Russia, that still holds some 20% of Ukrainian territory, has now adopted a new strategy, slash and burn. Using highly lethal Iranian drones, they have been targeting civilian infrastructure, electric and water grids. Ukrainians have no defense against these weapons and their major cities have lost power and water supplies, forcing their population to shiver in bitter cold. The military planners believe that these tactics will incite civil unrest in the Ukrainian population and bring the country to its knees. Thus far, no such expectation has materialised.

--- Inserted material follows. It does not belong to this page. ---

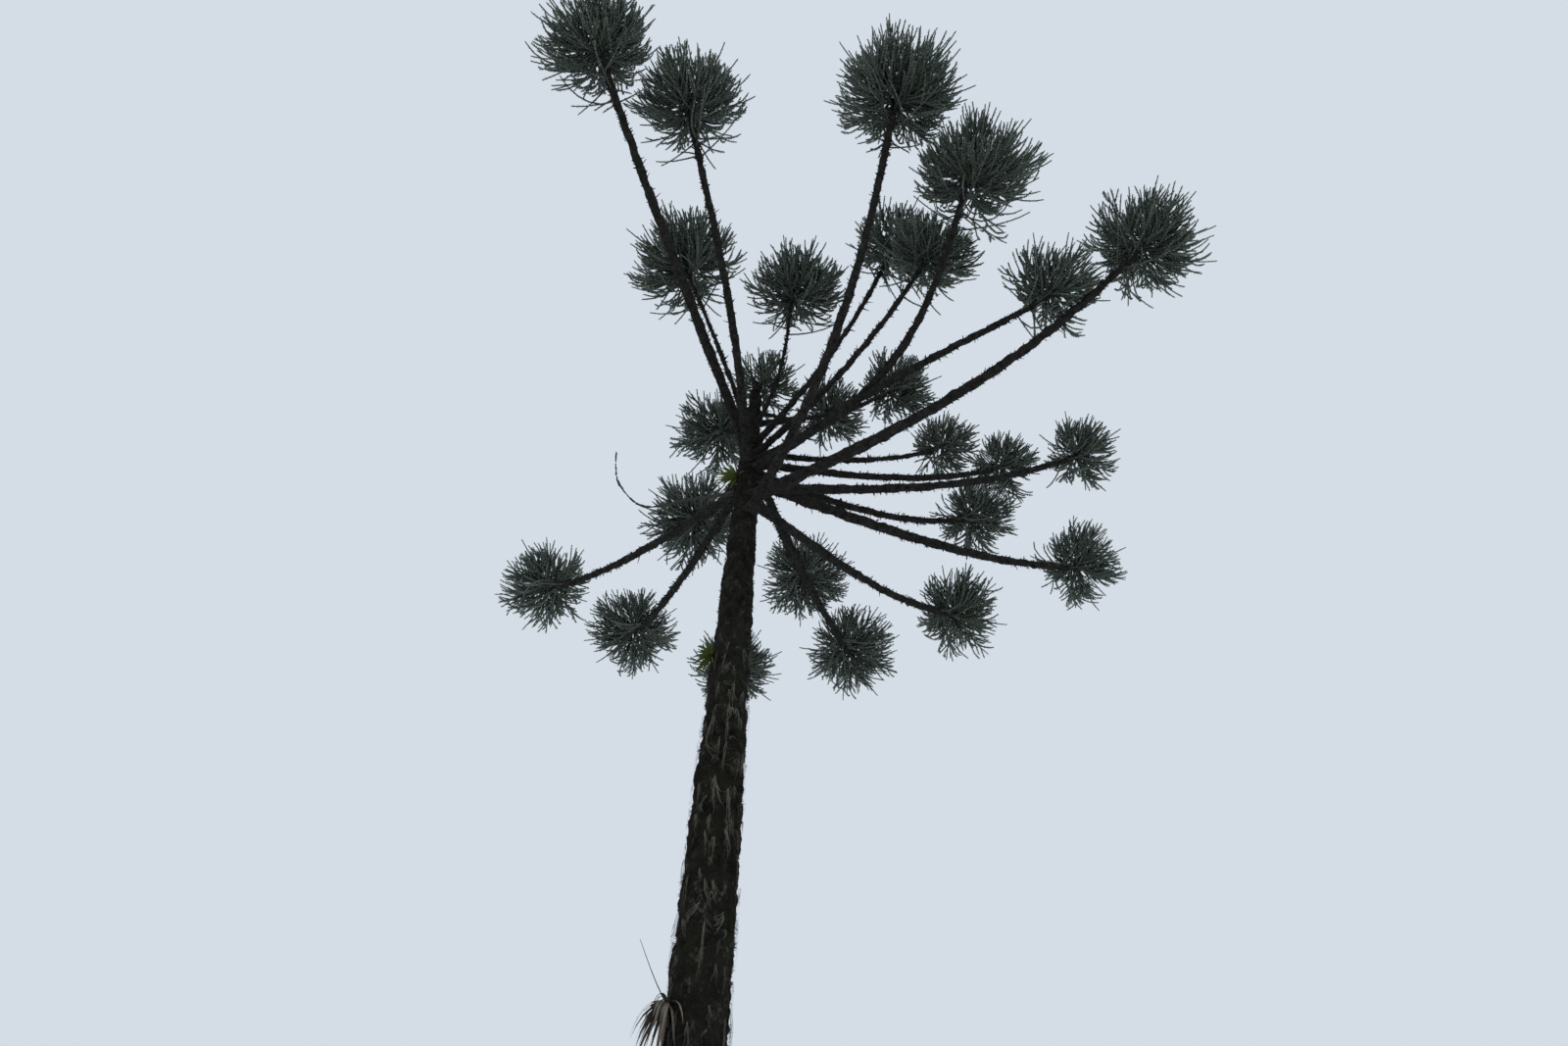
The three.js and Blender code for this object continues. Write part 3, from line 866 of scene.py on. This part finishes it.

Why is there major concern around the world about the Russian’s invasion of Ukraine? Since the end of the Second World War, the European continent has seen no major land-based conflict and the principle of inadmissibility of the acquisition of territory by force has largely been honoured. This rule has given the smaller countries the reassurance that their powerful neighbours cannot seize and keep their land by force, something that has been a common practice throughout history. Pakistan, which has recently been threatened by an Indian minister that they planned to reclaim Azad Kashmir and Gilgit-Baltistan by military force, would have good reasons to worry if Ukraine is dismembered.